For Maurisse, one way forward would be to generalise an exclusion policy. Proposed by the French NGO Reclaim Finance, it requires banks to totally renounce certain sectors, such as coal, in their investment funds:
“At this stage, this logic of exclusion is extremely limited to the UN criteria and concerns mainly arms manufacturing firms. Extending this principle to the worst environmental categories could be the first step.”
Ex-polluter pays. The discussion then turned to the responsibility of companies, which, despite claiming to be green today, have a history of polluting. Who will pay for the mountains of toxic waste left behind by Umicore, which still causes cancer to the residents of the Cévennes?
For Bertrand Piccard, whose foundation is investing in Umicore via a fund dedicated to sustainable development, the taxpayer will have to pick up the tab:
“We can't just point the finger at one culprit. We are all responsible through our consumption. My vision of ecology is a transition from an old, polluting, dangerous world to one that we hope will become clean, efficient and humane. Today, this company has shifted its focus to renewable energy and mineral recycling. To ask it to pay for the mistakes of its former managers would be to force a now exemplary company to close its doors.”
A young girl in the audience reacts, standing up and calling out to the explorer:
“I am 25 years old, is it up to me to finance the pollution that took place before I was even born?”
For Lucile Schmid, “we are dealing with a company that is flouting the polluter-pays principle and should be prosecuted. It's not just a question of history, but of runoff of toxic waste that will poison the Cévennes region for a long time to come. It is a denial of powerful’s responsibility towards the weak.” She recalled:
“We are not discovering the climate emergency. In 1972, the Meadows Report already warned of the global limits of growth. Political and economic leaders have consciously chosen to continue to enrich themselves through productivity.”
Financing polluters? For de Wolff, the contradictions can also found be in Switzerland:
“We criticise this ski resort in Egypt. Yes, it may seem scandalous, but in Switzerland too there are 200 indoor ice skating rinks that remain open in summer. The principle of a green bond is to reduce the negative externalities of companies. The least bad solution is to accompany this ski resort so that it improves its energy efficiency and reduces its environmental footprint.”
Pilet argued back:
“This logic amounts to saying that we should only finance polluting companies, because one day they may become virtuous and we should finance the transition.
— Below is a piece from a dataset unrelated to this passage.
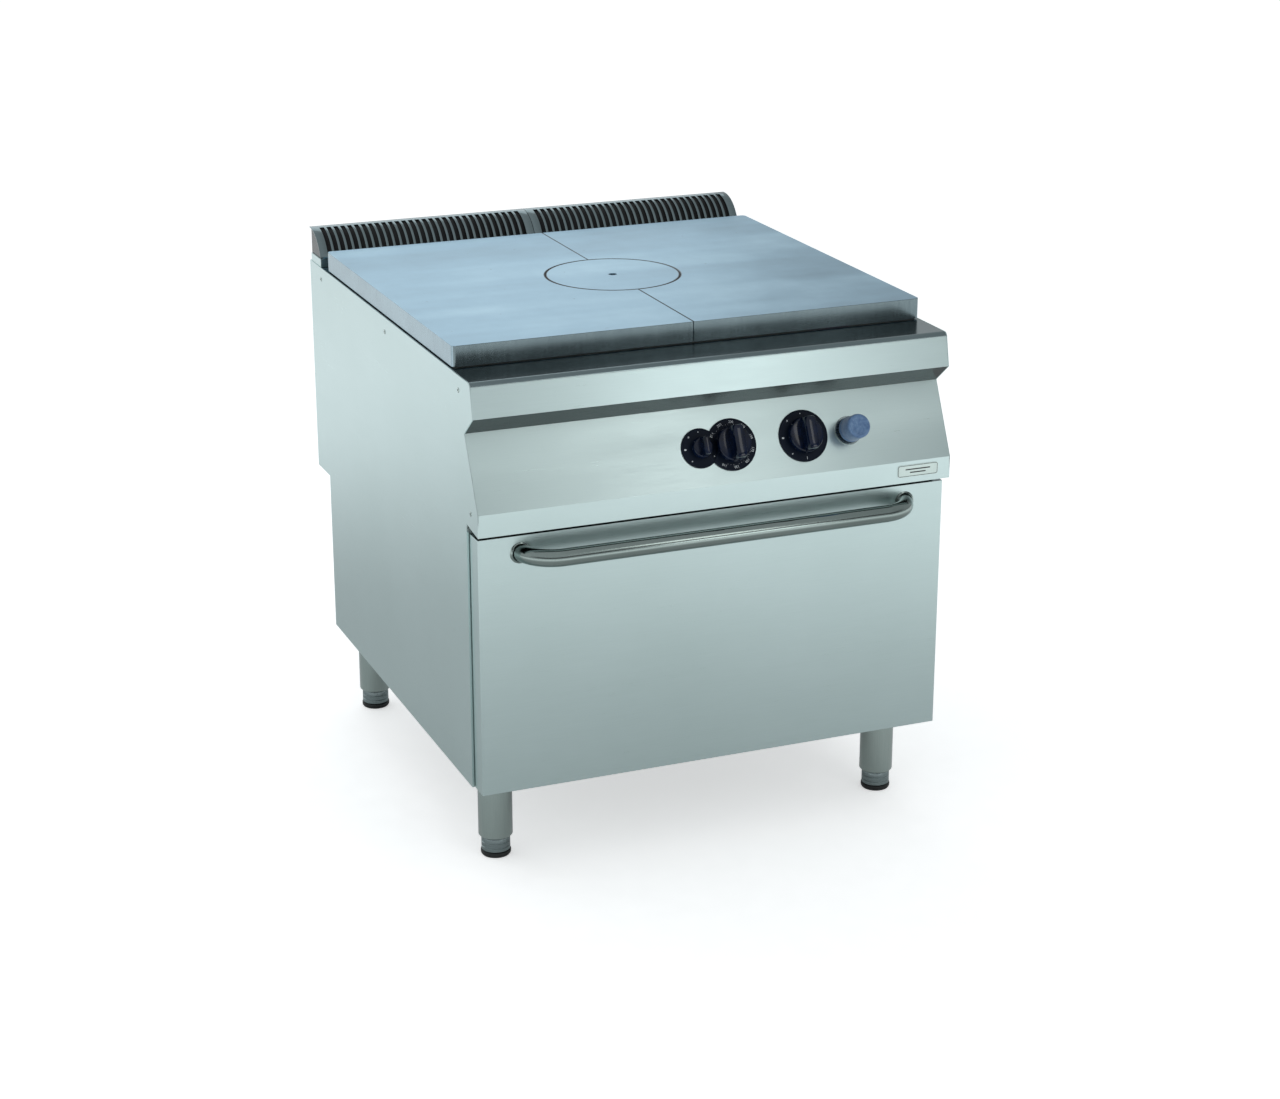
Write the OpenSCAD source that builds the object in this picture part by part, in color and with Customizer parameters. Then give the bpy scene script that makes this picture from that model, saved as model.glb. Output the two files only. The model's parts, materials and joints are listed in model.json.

Decarbonised aircraft do not exist today, however airlines are already receiving funding from sustainable investors.”
For Piccard, “it should be possible to finance the good part of the bad companies”, to which Schmid replied:
“We need to put common sense back at the centre of the game by stopping dissociating the financed project from the company's overall activity. Instead, let's value those companies that go further than micro-projects and whose commitment is based on respect for the environment.”
The documentary The Sirens of Green Finance will soon be broadcast on the RTS show “Temps présent”.